As part of this change in transport, no less than a change in culture is required. Mobility habits that have been prevalent for decades need to be changed – especially in industrialised countries. Younger people, however, have already begun to change the way they think. Car experts and trend researchers are seeing a growing rejection of the car as a status symbol among this population group. They no longer associate the feeling of freedom and adventure with owning a car. In addition, services like car sharing make it possible to use a vehicle without owning one.
This is where the megatrend of digitalisation comes in. It creates the opportunity to make sustainable mobility practical. Which is exactly the focus of the development work of the Hamburg-based technology supplier Wunder Mobility in which KfW has invested through the Cherry Ventures fund. The Wunder app can be used on a smartphone to find or offer ride shares to prevent people from driving alone and avoid traffic congestion. “We are active, for example, in Manila, a city that was conceived for five million people, but whose metropolitan area now has 20 million inhabitants,” says Lukas Loers, Chief Financial Officer at Wunder. The expanding Hamburg-based company now also has a presence in Bangalore and Rio de Janeiro.

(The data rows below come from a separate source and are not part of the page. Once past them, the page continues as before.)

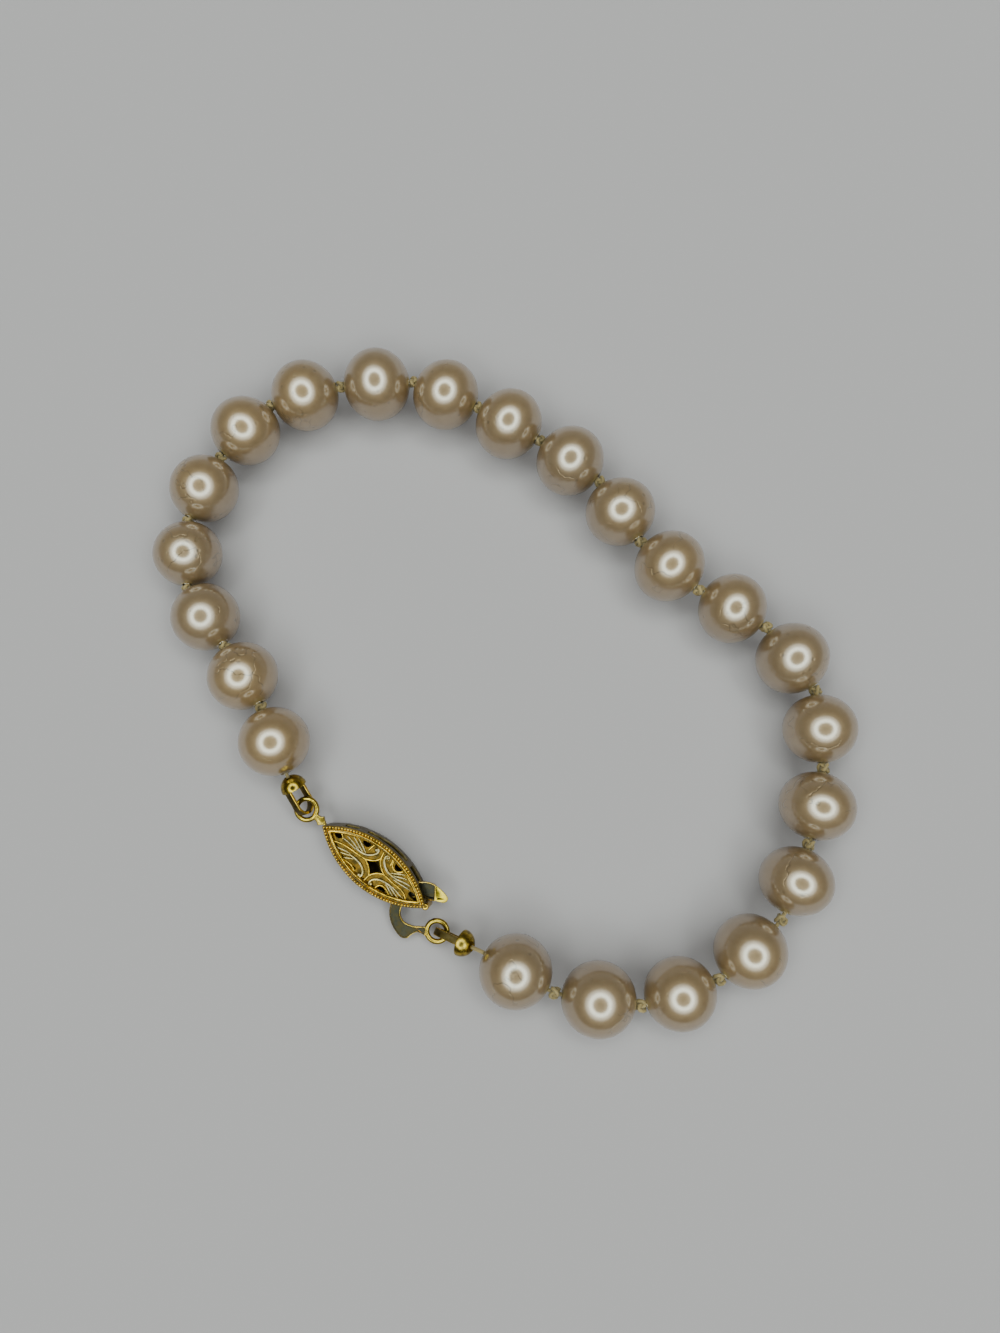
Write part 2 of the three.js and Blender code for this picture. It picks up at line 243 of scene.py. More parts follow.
def copy_of(piece, name):
    twin = piece.copy()
    twin.data = piece.data.copy()
    twin.name = name
    twin.data.name = name
    bpy.context.scene.collection.objects.link(twin)
    return twin


def apply_place(piece, place):
    choose(piece)
    piece.matrix_world = place
    bpy.ops.object.transform_apply(location=True, rotation=True, scale=True)
    return piece


def face_out(piece):
    pick_all(piece)
    bpy.ops.mesh.normals_make_consistent(inside=False)
    object_mode()


def hand_over(piece, finish, slot, *nodes):
    """The last step: millimetres to metres, material, a parent, and hiding the measured parts that the piece
    stands in for.
    """
    apply_place(piece, Matrix.Scale(MM, 4))
    if finish:
        piece.data.materials.clear()
        piece.data.materials.append(finish)
    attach(piece, "root")
    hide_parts(*nodes)
    triangles = sum(len(f.vertices) - 2 for f in piece.data.polygons)
    print(piece.name, "triangles:", triangles)
    return piece


# %% Helpers for materials
class Finish:
    """A material under construction, with short ways to add and join nodes."""

    def __init__(self, name):
        self.material = bpy.data.materials.new(name)
        self.material.use_nodes = True
        self.nodes = self.material.node_tree.nodes
        self.links = self.material.node_tree.links
        self.shader = self.nodes["Principled BSDF"]
        self.where = self.nodes.new("ShaderNodeTexCoord")

    def fixed(self, **values):
        for socket, value in values.items():
            self.shader.inputs[socket.replace("_", " ")].default_value = value

    def node(self, kind, inputs=(), **settings):
        node = self.nodes.new("ShaderNode" + kind)
        for key, value in settings.items():
            setattr(node, key, value)
        for socket, value in dict(inputs).items():
            if isinstance(value, bpy.types.NodeSocket):
                self.links.new(value, node.inputs[socket])
            else:
                node.inputs[socket].default_value = value
        return node

    def noise(self, scale, detail=2.0, roughness=0.5):
        inputs = {
            "Vector": self.where.outputs["Object"],
            "Scale": scale,
            "Detail": detail,
            "Roughness": roughness,
        }
        return self.node("TexNoise", inputs).outputs["Fac"]

    def span(self, value, low, high, to_low=0.0, to_high=1.0):
        inputs = {
            "Value": value,
            "From Min": low,
            "From Max": high,
            "To Min": to_low,
            "To Max": to_high,
        }
        return self.node("MapRange", inputs).outputs["Result"]

    def mix(self, share, low, high):
        node = self.node("Mix", data_type="RGBA")
        for socket, value in ((0, share), (6, low), (7, high)):
            if isinstance(value, bpy.types.NodeSocket):
                self.links.new(value, node.inputs[socket])
            elif socket == 0:
                node.inputs[socket].default_value = value
            else:
                node.inputs[socket].default_value = (*value, 1)
        return node.outputs[2]

    def math(self, operation, first, second=0.0):
        inputs = {0: first, 1: second}
        return self.node("Math", inputs, operation=operation).outputs["Value"]

    def bump(self, height, distance, strength=1.0):
        inputs = {"Height": height, "Distance": distance, "Strength": strength}
        return self.node("Bump", inputs).outputs["Normal"]

    def feed(self, **sockets):
        for socket, value in sockets.items():
            self.links.new(value, self.shader.inputs[socket.replace("_", " ")])
        return self.material


# %% [markdown]
# ## Nacre
#
# Nacre is thin clear plates over a bead, so it has a warm body colour that wanders a little from
# pink to straw, a deep soft shine under a sharper one, and fine pits and growth lines, whose
# colour is also darkened as painted shade. The body is a slightly metallic base, because stacked
# plates send back more light than glass does, under a clear coat. Round each drill hole the skin
# is thinner and yellower, and the yellow there is partly a painted reflection of the golden silk:
# the ball's own map says how near the hole is. Many thin clear shells one inside another would be
# nearer to the real thing, but slow to render and noisy.

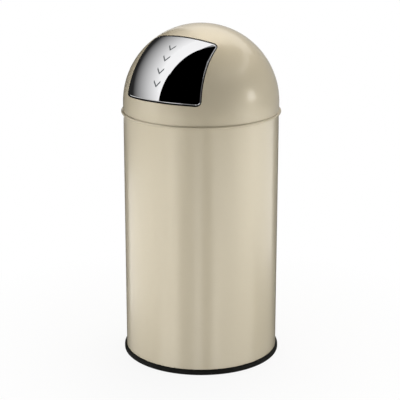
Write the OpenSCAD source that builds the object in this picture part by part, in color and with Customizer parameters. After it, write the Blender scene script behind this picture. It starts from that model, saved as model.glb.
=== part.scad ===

The streets in the world's densely populated urban areas are already overcrowded, and the number of new vehicle registrations is expected to rise from 80 to 120 million over the next 20 years worldwide. In Germany alone, the number of kilometres of traffic jams more than tripled between 2011 and 2017 – and the trend is rising. One figure makes it especially clear how much potential still needs to be tapped: each car in Germany only has an average of 1.4 passengers. If it were possible to double the rate to 2.8, only half as many cars would still be on the road.
To make mobility communal, local public transport also needs to be expanded. In Tunis, for example, KfW engages in financing urban railways and trams that take thousands of people off the roads and reduce emissions. The Chinese city of Huainan has tackled the aspect of digital networking, serving as a pioneer for other Chinese metropolises seeking to better manage their traffic flows. The expansion of cycle paths in South Africa is also reducing road traffic and making the local population mobile.
Incidentally, the people from Ubitricity still have one trick up their sleeve with their smart charging cables. The only thing missing to date is the proper network environment. If tens of thousands of cars go unused around 90 percent of the time, it would be possible to temporarily store excess energy in their batteries – for example from wind farms – and retrieve it when needed. Because if the smart cable can measure the electricity that flows in, it can also measure what flows out.